The Nike swoosh.
The McDonald’s golden arches.
The Apple apple.
All are familiar, iconic brands with powerful visuals. However, becoming an iconic brand is about more than a recognizable logo.
What makes a brand an icon? It’s a commitment to exceptional products and services that are in demand.
A recently published book, Iconic Advantage: Don’t Chase the New, Innovate the Old, argues that brands that are able to add flexibility and adaptability to their strategy are more likely to become icons.
Steady business leadership over years and decades has helped most of the iconic brands of today get where they are. But what keeps those brands in business and has seen others falter is an inability to anticipate and adapt as market conditions and changing consumer demands and expectations merit.
As author Soon Yu explained recently:
“I thought a lot of companies lucked into it or they just rode the right wave — that they were really good at shifting their strategies to fit whatever the prevailing winds were. What I learned was, no. It’s deliberate. And there are actually principles and best practices on how to create timeless relevance.”
Yu studied 50 brands and identified the following key characteristics among enduring brands:
- Noticing Power. Brands need to be unique, with something that differentiates it from the competition. Better ingredients, durability, or excellent service may be the hallmark that sets a brand apart.
- Multidimensional Appeal. Yu argues that great demands appeal to customers on emotional and mental levels. The product or service has to fulfill a need but also be appealing to users on some level.
- Continual Innovation. Companies that stagnate are not going to last. Consider the reports in the technology news about recently departed Toys R Us or Blockbuster, examples of brands that were once iconic but could not respond to changing technologies and consumer preferences. Taxi cabs are under a similar threat today from Uber, Lyft, and other ride-hailing apps. Older companies cannot rest on their laurels. Instead, they need a continuous commitment to infusing even the most proven offerings with something new … as long as the change is sought-after and continues to add value.
- Brand Ambassadors. Today, technology and the way we interact makes each of us a potential agent for good or bad for brands. You want people to speak passionately and authentically about the brand, allowing customers to spread the word via social media and other vehicles to share what they love about what you do.
Nike has become an iconic brand in large part due to the quality of its footwear and regular innovations.
This last approach is in keeping with a shift away from marketing based on inadequacy. Consider the advertising that in the past focused on curing body odor or making your laundry look brighter than it is today.

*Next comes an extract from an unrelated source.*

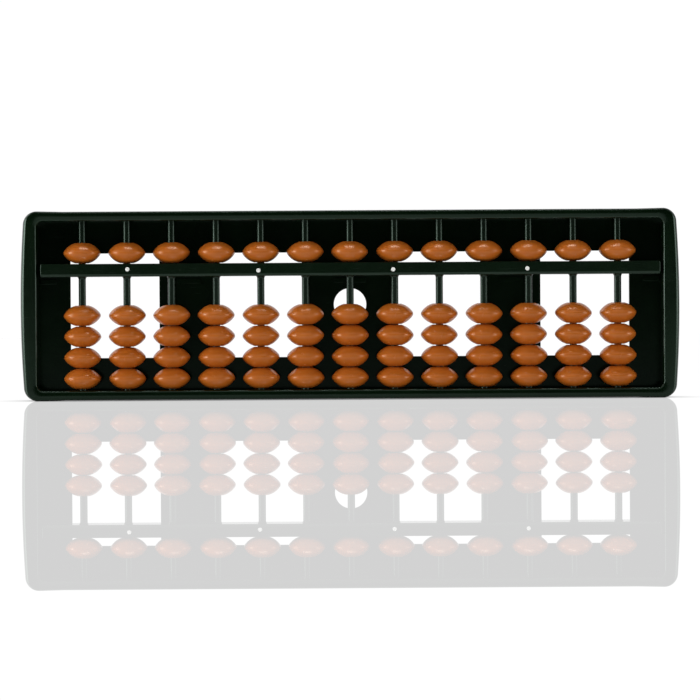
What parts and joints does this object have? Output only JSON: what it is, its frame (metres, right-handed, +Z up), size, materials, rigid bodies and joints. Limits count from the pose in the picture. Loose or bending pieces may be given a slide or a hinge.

That focus on customer insecurity and anxiety has shifted. Customers have the power to tout what they love about your product or service and are more than happy to do so. Empowerment matters and is also at the root of making brands iconic.
In place of inadequacy marketing has emerged empowerment marketing, which allows these iconic brands to continue to deliver positive messaging about the impact of their offerings on people and society at large.